Exercise brief: Up to and including the line that contains "spring wire with", repeat each line of the data exactly, starting from the first.
--
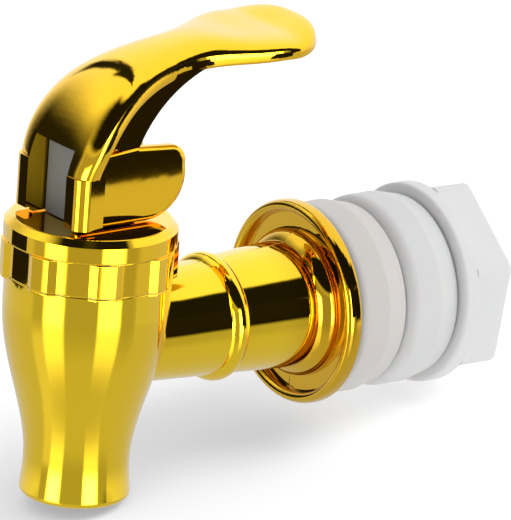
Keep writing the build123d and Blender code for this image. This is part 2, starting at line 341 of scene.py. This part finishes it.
@dataclass(frozen=True)
class DrawnWire:
    """Stainless spring wire with faint drawing lines."""

    name: str
    colour: Colour = (0.62, 0.62, 0.64)
    line_colour: Colour = (0.5, 0.5, 0.52)
    line_waves: float = 4000.0
    line_depth: float = 0.000005
    roughness: float = 0.2
    roughness_spread: float = 0.2

    def material(self) -> bpy.types.Material:
        """Write the wire's nodes.

        Returns:
            The finished material.
        """
        material, sheet = new_material(self.name)
        place = sheet.place()
        lines = sheet.noise(place, self.line_waves)
        sheet.surface({
            "Base Color": sheet.blend(lines, self.colour, self.line_colour),
            "Metallic": 1.0,
            "Roughness": lines * self.roughness_spread + self.roughness,
            "Normal": sheet.bump(lines, self.line_depth),
        })
        return material


def dress(piece: bpy.types.Object, material: bpy.types.Material) -> None:
    """Give every slot of a piece one material.

    Args:
        piece: the piece to dress.
        material: what it wears.
    """
    if not piece.material_slots:
        piece.data.materials.append(material)
    for slot in piece.material_slots:
        slot.material = material
    log.info("dressed %s with %s", piece.name, material.name)


def clear_selection() -> None:
    """Deselect everything, so that the next operator acts on its own piece."""
    bpy.ops.object.select_all(action="DESELECT")


@dataclass
class PlatedMouldings:
    """Valve body, screw cap and lever, all in the same plating."""

    # the body's plating darkens from the flange back: painted shade for the flange's darker
    # reflections
    body: GoldPlating = GoldPlating(
        "gold_body", parting=Parting.MIRROR_PLANE, painted_shade_span=(-0.024, -0.013)
    )
    cap: GoldPlating = GoldPlating(
        "gold_cap", (0.95, 0.62, 0.010), (0.93, 0.57, 0.008), seam_heights=(0.01775, 0.0117)
    )
    lever: GoldPlating = GoldPlating("gold_lever", (0.95, 0.585, 0.008), (0.93, 0.54, 0.006))

    def build(self) -> None:
        """Dress the plated nodes."""
        dress(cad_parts["valve_body"], self.body.material())
        dress(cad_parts["screw_cap"], self.cap.material())
        dress(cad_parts["lever"], self.lever.material())


@dataclass
class ShankThread:
    """The thread that stands on the shank's free end behind the nut, in metres and degrees."""

    root_radius: float = 0.0077
    crest_radius: float = 0.0081
    foot_width: float = 0.001
    crest_width: float = 0.0004
    pitch: float = 0.002
    start: float = 0.0222
    turns: float = 1.5
    steps: int = 144
    smooth_angle: float = 30.0
    finish: GoldPlating = GoldPlating("gold_thread")

    def build(self) -> None:
        """Sweep the thread's profile round the shank as a screw and close its ends."""
        thread = self._profile()
        screw = thread.modifiers.new("sweep", "SCREW")
        screw.axis = "Y"
        screw.angle = 2 * pi * self.turns
        screw.screw_offset = self.pitch * self.turns
        screw.steps = self.steps
        screw.render_steps = self.steps
        screw.use_merge_vertices = False
        bpy.ops.object.modifier_apply(modifier="sweep")
        bpy.ops.object.mode_set(mode="EDIT")
        bpy.ops.mesh.select_all(action="DESELECT")
        bpy.ops.mesh.select_non_manifold(extend=False)
        bpy.ops.mesh.fill()
        bpy.ops.mesh.select_all(action="SELECT")
        bpy.ops.mesh.normals_make_consistent(inside=False)
        bpy.ops.object.mode_set(mode="OBJECT")
        bpy.ops.object.shade_smooth_by_angle(angle=radians(self.smooth_angle))
        thread.data.materials.append(self.finish.material())
        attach(thread, "body")
        log.info("thread of %d faces", len(thread.data.polygons))

    def _profile(self) -> bpy.types.Object:
        """Draw the thread's profile beside the shank.

        Returns:
            The new piece, a ring of four edges.
        """
        clear_selection()
        bpy.ops.mesh.primitive_circle_add(vertices=4, radius=1.0, fill_type="NGON")
        thread = bpy.context.object
        thread.name = "shank_thread"
        profile = (
            (self.root_radius, -self.foot_width / 2),
            (self.crest_radius, -self.crest_width / 2),
            (self.crest_radius, self.crest_width / 2),
            (self.root_radius, self.foot_width / 2),
        )
        for corner, (radius, along) in zip(thread.data.vertices, profile):
            corner.co = (radius, along + self.start, 0.0)
        bpy.ops.object.mode_set(mode="EDIT")
        bpy.ops.mesh.select_all(action="SELECT")
        bpy.ops.mesh.delete(type="ONLY_FACE")
        bpy.ops.object.mode_set(mode="OBJECT")
        return thread


@dataclass
class ValveInsides:
    """Stem, spring and seat cup inside the barrel."""

    stem: MouldedPlastic = MouldedPlastic("stem_plastic", (0.30, 0.31, 0.28), (0.26, 0.27, 0.25))
    cup: FrostedRubber = FrostedRubber("cup_silicone")
    wire: DrawnWire = DrawnWire("spring_wire")

    def build(self) -> None:
        """Dress the nodes inside the barrel."""
        dress(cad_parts["stem"], self.stem.material())
        dress(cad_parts["seat_cup"], self.cup.material())
        dress(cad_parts["return_spring"], self.wire.material())


@dataclass
class WallClamp:
    """Soft washers and the nut that holds the spigot to a vessel."""

    # the front washer is the same silicone as the rear one, painted darker and warmer: painted
    # shade and painted gold light thrown from the flange
    front: FrostedRubber = FrostedRubber(
        "front_silicone_painted_shade", (0.66, 0.635, 0.615), (0.61, 0.585, 0.565)
    )
    rear: FrostedRubber = FrostedRubber("rear_silicone", (0.71, 0.71, 0.71), (0.67, 0.67, 0.67))
    nut: MouldedPlastic = MouldedPlastic("nut_plastic", (0.76, 0.76, 0.76), (0.72, 0.72, 0.725))

    def build(self) -> None:
        """Dress the clamp's nodes."""
        dress(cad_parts["front_washer"], self.front.material())
        dress(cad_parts["rear_washer"], self.rear.material())
        dress(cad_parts["hex_nut"], self.nut.material())


@dataclass(frozen=True)
class Panel:
    """A bright or dark panel of the studio, placed by its direction from the object.

    All but the level are in degrees. Bearing runs from the camera's side to its right, and height
    from the horizon up. Left, right, foot and head are how far each edge fades to either side.
    """

    bearing: tuple[float, float]
    height: tuple[float, float]
    level: float
    left: float = 5.0
    right: float = 5.0
    foot: float = 5.0
    head: float = 5.0


@dataclass(frozen=True)
class Flag:
    """A black card beside the object that only the mirroring surfaces see.

    Sizes are in metres, and turn is in degrees about the upright.
    """

    name: str
    centre: tuple[float, float, float]
    width: float
    height: float
    turn: float
    felt: Colour = (0.012, 0.011, 0.010)
    nap: Colour = (0.02, 0.018, 0.016)
    nap_waves: float = 30.0

    def build(self) -> None:
        """Stand the card up, turned about the upright, and hide it from all but mirror rays."""
        clear_selection()
        bpy.ops.mesh.primitive_plane_add(size=1.0, location=self.centre,
                                         rotation=(radians(90), 0.0, radians(self.turn)))
        card = bpy.context.object
        card.name = self.name
        card.scale = (self.width, self.height, 1.0)
        material, sheet = new_material(self.name + "_felt")
        felt = sheet.blend(sheet.noise(sheet.place(), self.nap_waves), self.felt, self.nap)
        matt = sheet.node("ShaderNodeEmission", {"Color": felt, "Strength": 1.0})
        sheet.node("ShaderNodeOutputMaterial", {"Surface": matt})
        card.data.materials.append(material)
        card.visible_camera = False
        card.visible_diffuse = False
        card.visible_shadow = False
        card.visible_transmission = False


@dataclass
class Studio:
    """Floor, light and the panels that the plating mirrors, in metres, degrees and watts."""

    bearing_zero: float = 52.4
    floor_slope: float = 8.5
    floor_foot: tuple[float, float, float] = (0.0, -0.0486, -0.0284)
    floor_size: float = 6.0
    floor_colour: Colour = (0.9, 0.9, 0.9)
    floor_cloud: Colour = (0.89, 0.89, 0.89)
    floor_cloud_waves: float = 3.0
    floor_glow: float = 0.36
    lamp_place: tuple[float, float, float] = (0.3, 0.4, 0.6)
    lamp_aim: tuple[float, float, float] = (0.0, -0.02, 0.0)
    lamp_size: float = 0.5
    lamp_power: float = 3.0
    high_level: float = 1.28
    base_level: float = 1.08
    low_level: float = 0.63
    soft_level: float = 0.60
    base_rise: tuple[float, float] = (-22.0, -6.0)
    high_rise: tuple[float, float] = (-6.0, 35.0)
    panels: tuple[Panel, ...] = (
        # the dark ceiling and the dark wall on the left
        Panel((-79, 84), (22, 76), 0.012, left=19.0),
        Panel((-135, -78), (-9, 30), 0.02, left=18.0, foot=3.0, head=19.0),
        # the grey room behind the camera, with a paler corner low on the left
        Panel((-77, 70), (-30, 20), 0.48, 4.0, 4.0, 12.0, 4.0),
        Panel((-78, -59), (-54, -22), 0.85, 5.0, 3.0, 6.0, 6.0),
        # the dark post on the right and the thin line across it
        Panel((63, 88), (-9, 56), 0.012, 3.0, 3.0, 3.0, 3.0),
        Panel((62, 90), (20, 22), 0.12, 3.0, 3.0, 1.5, 1.5),
        # the glow of the two lights, then the lights themselves
        Panel((-59, -28), (-42, 8), 1.5, 3.0, 3.0, 12.0, 2.5),
        Panel((19, 51), (-39, 24), 1.45, 2.5, 3.0, 12.0, 2.5),
        Panel((-57, -30), (-17, 7), 7.5, 4.0, 3.0, 7.0, 3.0),
        Panel((20, 49), (-17, 22), 7.5, 3.0, 4.0, 7.0, 3.0),
        # two dark strips high up behind the object
        Panel((-157, -148), (20, 78), 0.02, 2.0, 2.0, 8.0, 2.0),
        Panel((-151, -141), (48, 90), 0.02, 2.0, 2.0, 3.0, 8.0),
    )
    flags: tuple[Flag, ...] = (
        Flag("flag_front", (-0.075, -0.125, 0.012), 0.060, 0.064, -52.6),
        Flag("flag_side", (0.090, 0.002, 0.0215), 0.056, 0.049, 90.0),
    )

    def sky(self) -> None:
        """Write the sky: white for the camera, even for soft light, panels for mirrors."""
        world = bpy.context.scene.world or bpy.data.worlds.new("studio")
        bpy.context.scene.world = world
        world.use_nodes = True
        sheet = NodeSheet(world.node_tree)
        x, y, z = sheet.split(sheet.node("ShaderNodeTexCoord", {}, "Generated"))
        turn = radians(self.bearing_zero)
        ahead = x * sin(turn) - y * cos(turn)
        aside = x * cos(turn) + y * sin(turn)
        bearing = sheet.math("ARCTAN2", aside, ahead) * DEGREES_IN_RADIAN
        height = sheet.math("ARCSINE", z) * DEGREES_IN_RADIAN
        base = sheet.step(height, *self.base_rise) * (self.base_level - self.low_level)
        high = sheet.step(height, *self.high_rise) * (self.high_level - self.base_level)
        level = self.low_level + base + high
        for panel in self.panels:
            mask = self._mask(sheet, bearing, panel.bearing, panel.left, panel.right)
            mask = mask * self._mask(sheet, height, panel.height, panel.foot, panel.head)
            level = level + mask * (panel.level - level)
        path = sheet.node("ShaderNodeLightPath", {})
        outs = path.socket.node.outputs
        scattered = sheet.math("GREATER_THAN", Signal(sheet, outs["Diffuse Depth"]), 0.5)
        mirror = Signal(sheet, outs["Is Glossy Ray"]) * (1.0 - scattered)
        seen = Signal(sheet, outs["Is Camera Ray"])
        soft = seen + (1.0 - seen) * self.soft_level
        strength = mirror * level + (1.0 - mirror) * soft
        light = sheet.node("ShaderNodeBackground", {"Color": WHITE, "Strength": strength})
        sheet.node("ShaderNodeOutputWorld", {"Surface": light})

    def _mask(self, sheet: NodeSheet, value: Signal, span: tuple[float, float], start: float,
              end: float) -> Signal:
        """A box over a span of a value, with its own softness at each end.

        Args:
            sheet: the sheet that the box is written on.
            value: what the box is laid over.
            span: the middle of the rise and the middle of the fall.
            start: half the width of the rise.
            end: half the width of the fall.

        Returns:
            1 inside the box and 0 outside.
        """
        rise = sheet.step(value, span[0] - start, span[0] + start)
        return rise * (1.0 - sheet.step(value, span[1] - end, span[1] + end))

    def floor(self) -> None:
        """Lay the pale floor that the spout and the nut rest on."""
        clear_selection()
        bpy.ops.mesh.primitive_plane_add(size=self.floor_size, location=self.floor_foot,
                                         rotation=(radians(self.floor_slope), 0.0, 0.0))
        floor = bpy.context.object
        floor.name = "floor"
        material, sheet = new_material("pale_floor")
        cloud = sheet.noise(sheet.place(), self.floor_cloud_waves)
        tone = sheet.blend(cloud, self.floor_colour, self.floor_cloud)
        matt = sheet.node("ShaderNodeBsdfDiffuse", {"Color": tone})
        glow = sheet.node("ShaderNodeEmission", {"Color": WHITE, "Strength": self.floor_glow})
        both = sheet.node("ShaderNodeAddShader", {0: matt, 1: glow})
        sheet.node("ShaderNodeOutputMaterial", {"Surface": both})
        floor.data.materials.append(material)
        floor.visible_glossy = False

    def cards(self) -> None:
        """Stand the black cards beside the object."""
        for flag in self.flags:
            flag.build()

    def lamps(self) -> None:
        """Hang one large soft lamp above and behind the object, on the camera's right."""
        data = bpy.data.lights.new("overhead", "AREA")
        data.shape = "RECTANGLE"
        data.size, data.size_y = self.lamp_size, self.lamp_size
        data.energy = self.lamp_power
        lamp = bpy.data.objects.new("overhead", data)
        lamp.location = self.lamp_place
        towards = Vector(self.lamp_aim) - lamp.location
        lamp.rotation_euler = towards.to_track_quat("-Z", "Y").to_euler()
        lamp.visible_glossy = False
        bpy.context.scene.collection.objects.link(lamp)

    def build(self) -> None:
        """Set up the sky, the floor, the black cards and the lamp."""
        self.sky()
        self.floor()
        self.cards()
        self.lamps()


@dataclass
class PhotoCamera:
    """The camera that stands where the photograph was taken.

    Angles are in degrees and lengths in metres, but lens and sensor_width are in millimetres.
    """

    azimuth: float = 52.378
    elevation: float = 18.133
    roll: float = 4.089
    distance: float = 1.5229
    lens: float = 607.8
    sensor_width: float = 36.0
    clip_end: float = 20.0
    aim: tuple[float, float, float] = (0.0, -0.0102, 0.0)
    aim_right: float = 0.00887
    aim_down: float = 0.00674

    def build(self) -> None:
        """Place the camera."""
        azimuth, elevation = radians(self.azimuth), radians(self.elevation)
        roll = radians(self.roll)
        level = cos(elevation)
        right = Vector((cos(azimuth), sin(azimuth), 0.0))
        back = Vector((sin(azimuth) * level, -cos(azimuth) * level, sin(elevation)))
        up = back.cross(right)
        turned_right = right * cos(roll) + up * sin(roll)
        turned_up = up * cos(roll) - right * sin(roll)
        data = bpy.data.cameras.new("camera")
        data.sensor_width = self.sensor_width
        data.lens = self.lens
        data.clip_end = self.clip_end
        camera = bpy.data.objects.new("camera", data)
        place = Vector(self.aim) + back * self.distance
        place -= turned_right * self.aim_right
        place += turned_up * self.aim_down
        turn = Matrix((turned_right, turned_up, back)).transposed().to_4x4()
        camera.matrix_world = Matrix.Translation(place) @ turn
        bpy.context.scene.collection.objects.link(camera)
        bpy.context.scene.camera = camera


def main() -> None:
    """Dress the spigot and set up the studio."""
    logging.basicConfig(level=logging.INFO)
    bpy.context.scene.view_settings.view_transform = "Standard"
    bpy.context.scene.cycles.caustics_reflective = False
    PhotoCamera().build()
    Studio().build()
    for assembly in (PlatedMouldings(), ShankThread(), ValveInsides(), WallClamp()):
        assembly.build()


if __name__ == "__main__":
    main()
--
Reply to the task:
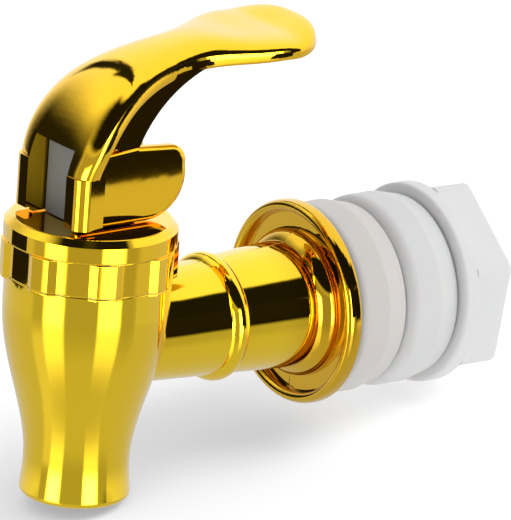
Keep writing the build123d and Blender code for this image. This is part 2, starting at line 341 of scene.py. This part finishes it.
@dataclass(frozen=True)
class DrawnWire:
    """Stainless spring wire with faint drawing lines."""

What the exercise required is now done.